In the end, just a tough loss and always particularly stinging to lose with a team with so much potential just playing so poorly when it counts the most. Again, though, how can you really be upset with the final result? The result was naturally indicative of the underlying performance, and, again, 'Bama is really just fortunate that it found a way to get a win in either of the past two weekends.
And, though many of the 'Bama faithful will be loathe to admit as much, the critics who have long since accused this Alabama team of being the by-product of a surprisingly weak schedule have largely been vindicated the past two weekends. Michigan? The Wolverines are unranked at 7-3 and needed a last-second rally and overtime to beat Northwestern yesterday. Tennessee? The Vols are 4-6 and Derek Dooley is getting fired. Mississippi State? Bullies have played three quality teams all year and lost to all three by a combined 76 points. Basically Alabama has played two good teams all season and have been outplayed by both. Good luck successfully defending that resume on the merits.

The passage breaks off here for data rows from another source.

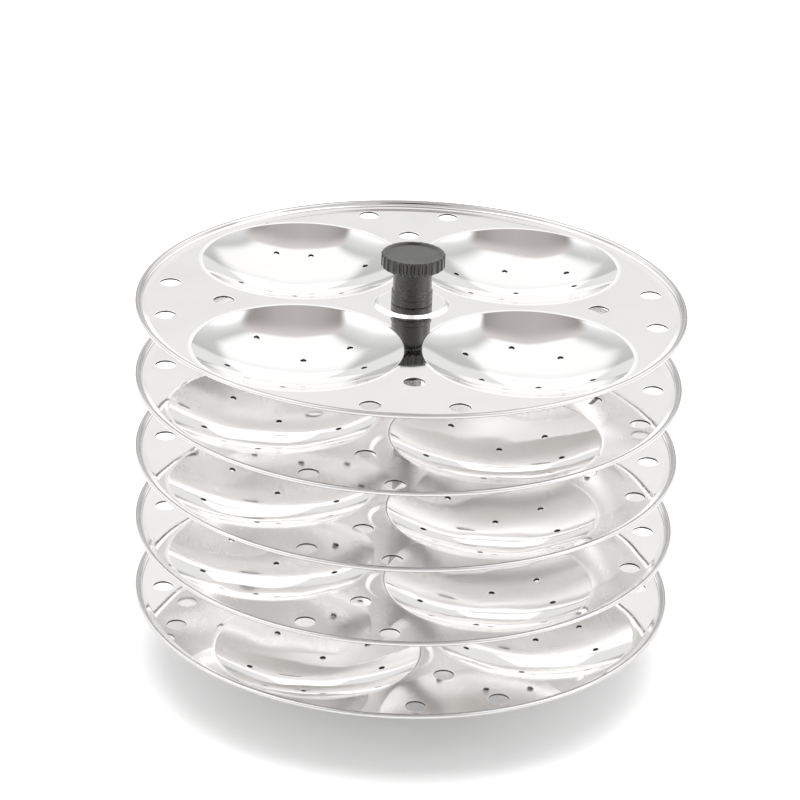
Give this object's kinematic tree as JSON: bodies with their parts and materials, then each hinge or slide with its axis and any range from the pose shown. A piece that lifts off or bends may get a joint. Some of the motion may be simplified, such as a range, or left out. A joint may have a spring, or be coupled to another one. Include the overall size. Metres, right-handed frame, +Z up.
{
  "type": "idli steamer rack",
  "caption": "Stack of round steel plates with dished steaming cups on a centre rod, with tube spacers, a small round foot and a black screw knob on top.",
  "frame": {"origin": "on the floor, under the middle of the foot", "axes": "+Z up along the centre rod, +X to the right and +Y away from the viewer of the picture"},
  "size_m": [0.2, 0.2, 0.1628],
  "materials": {
    "mirror_steel": "mirror-polished stainless steel sheet",
    "satin_steel": "satin stainless steel",
    "drawn_steel": "bright drawn stainless steel bar",
    "brass": "turned brass",
    "black_phenolic": "moulded black phenolic, half gloss"
  },
  "bodies": {
    "base": {"centre_rod": "drawn_steel", "foot_dish": "satin_steel", "foot_washer": "drawn_steel", "foot_nut": "drawn_steel"},
    "spacer_5": {"spacer_5": "satin_steel"},
    "plate_5": {"plate_5": "mirror_steel"},
    "spacer_4": {"spacer_4": "satin_steel"},
    "plate_4": {"plate_4": "mirror_steel"},
    "spacer_3": {"spacer_3": "satin_steel"},
    "plate_3": {"plate_3": "mirror_steel"},
    "spacer_2": {"spacer_2": "satin_steel"},
    "plate_2": {"plate_2": "mirror_steel"},
    "spacer_1": {"spacer_1": "satin_steel"},
    "plate_1": {"plate_1": "mirror_steel"},
    "knob_bush": {"knob_bush": "brass"},
    "knob": {"knob": "black_phenolic"}
  },
  "joints": [
    {"name": "spacer_5_lift", "type": "slide", "parent": "base", "child": "spacer_5", "axis": [0, 0, 1], "range_m": [0, 0.1458]},
    {"name": "plate_5_turn", "type": "hinge", "parent": "spacer_5", "child": "plate_5", "pos_m": [0, 0, 0.027], "axis": [0, 0, 1], "continuous": true},
    {"name": "spacer_4_lift", "type": "slide", "parent": "spacer_5", "child": "spacer_4", "axis": [0, 0, 1], "range_m": [0, 0.1276]},
    {"name": "plate_4_turn", "type": "hinge", "parent": "spacer_4", "child": "plate_4", "pos_m": [0, 0, 0.0559], "axis": [0, 0, 1], "continuous": true},
    {"name": "spacer_3_lift", "type": "slide", "parent": "spacer_4", "child": "spacer_3", "axis": [0, 0, 1], "range_m": [0, 0.0987]},
    {"name": "plate_3_turn", "type": "hinge", "parent": "spacer_3", "child": "plate_3", "pos_m": [0, 0, 0.0848], "axis": [0, 0, 1], "continuous": true},
    {"name": "spacer_2_lift", "type": "slide", "parent": "spacer_3", "child": "spacer_2", "axis": [0, 0, 1], "range_m": [0, 0.0698]},
    {"name": "plate_2_turn", "type": "hinge", "parent": "spacer_2", "child": "plate_2", "pos_m": [0, 0, 0.1137], "axis": [0, 0, 1], "continuous": true},
    {"name": "spacer_1_lift", "type": "slide", "parent": "spacer_2", "child": "spacer_1", "axis": [0, 0, 1], "range_m": [0, 0.0409]},
    {"name": "plate_1_turn", "type": "hinge", "parent": "spacer_1", "child": "plate_1", "pos_m": [0, 0, 0.1426], "axis": [0, 0, 1], "continuous": true},
    {"name": "knob_lift", "type": "slide", "parent": "spacer_1", "child": "knob_bush", "axis": [0, 0, 1], "range_m": [0, 0.0101]},
    {"name": "knob_spin", "type": "hinge", "parent": "knob_bush", "child": "knob", "pos_m": [0, 0, 0.1438], "axis": [0, 0, 1], "range_deg": [0, 3600]}
  ],
  "couplings": [
    {"joint": "knob_lift", "follows": "knob_spin", "m_per_rad": 0.00015915}
  ]
}
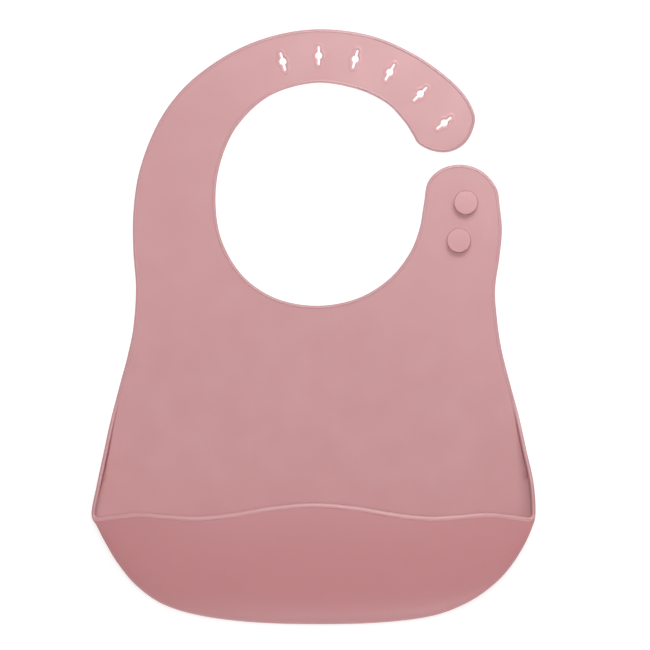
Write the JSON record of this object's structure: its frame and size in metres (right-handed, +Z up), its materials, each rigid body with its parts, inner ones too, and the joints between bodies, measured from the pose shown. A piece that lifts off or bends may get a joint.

With an undefeated record removed from the realm of possibility, all focus now undoubtedly turns to the BCS standings. 'Bama is not eliminated just yet, but will need at least two major upsets in the final three weeks and on the whole it seems unlikely that the Tide can get back in the mix. While chaos could result like it did a year ago, the odds are likely against it and until notified otherwise you can safely consider the Alabama national championship dreams were crushed by the Aggies. Losses have consequences, folks.
Nevertheless, most will keep a close eye on the BCS race, but for the time being Alabama simply has to focus on improvement, addressing the numerous issues which have arisen the past two weeks, and trying to make the most of what is left in the season. Western Carolina and Auburn should produce relatively easy wins, but if the Tide plays in Atlanta like it has the past two weeks, it will need another last-second miracle to avoid falling at the hands of Georgia.